He also suggested that managers should always treat their staff fairly in that employees
are very likely to remember the effects of unfair treatment and to develop a “revenge
psychology”, which would not really be the best contributor to engage and motivate staff.
Very hardly the bonuses, benefits and/or salary increases paid by an organization to its
staff could be able to compensate (here literally) the behaviour of a manager treating
individuals unfairly.
It might be supposed that this could have nothing to do with total reward, but it could be
actually hardly believed that the developers of the total reward concept, from Adam
Smith (1776) on, were unaware of or ignored Herzberg’s studies and investigations, not
to mention that they possibly developed the total reward idea starting from Herzberg’s
study findings.
There are very good practical reasons for organizations constantly striving to motivate
and engage staff. Fundamentally, motivation is aimed at improving employees’
performance, which in turn will allow businesses to:
- Improve staff productivity,
- Gain and preserve competitive advantage,
- Reduce personnel cost and, ultimately, increase profit.
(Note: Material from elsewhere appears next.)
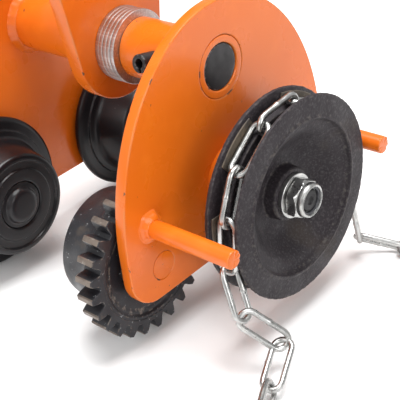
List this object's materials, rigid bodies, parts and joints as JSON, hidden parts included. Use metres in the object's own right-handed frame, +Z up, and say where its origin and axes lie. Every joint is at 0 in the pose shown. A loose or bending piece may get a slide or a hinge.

Many kinds of perks, salary and financial compensation in general, which are nowadays
no longer perceived by staff like additional benefits, but rather like something the
employer has to give them as a matter of course, are no longer effectively helping
employers to retain and motivate high-fliers in particular and staff in general (Longo,
2010).
A good deal of academic studies, such as those carried out by Maslow (1954) and
McGregor (1960), have provided evidence of the fact that intrinsic factors have a
positive impact on motivation. Herzberg’s study went towards this direction too and,
some criticisms notwithstanding, his conclusions, which also support the central belief of
the dignity of labour and Protestant ethic according to which “work is good in itself”,
have been, and are still considered today, extremely important.
Total reward is basically aiming at providing solutions helping organizations to attract,
retain and motivate individuals by means of a wider and more effective range of options.
The concept is based and relies on the synergetic multiplicative bundle effect principle
rather than only on the effects produced by the financial means taken in isolation, which
on their own have proved not to be that effective. And that is why Herzberg’s study on
intrinsic factors is still extremely relevant and important (Longo, 2010).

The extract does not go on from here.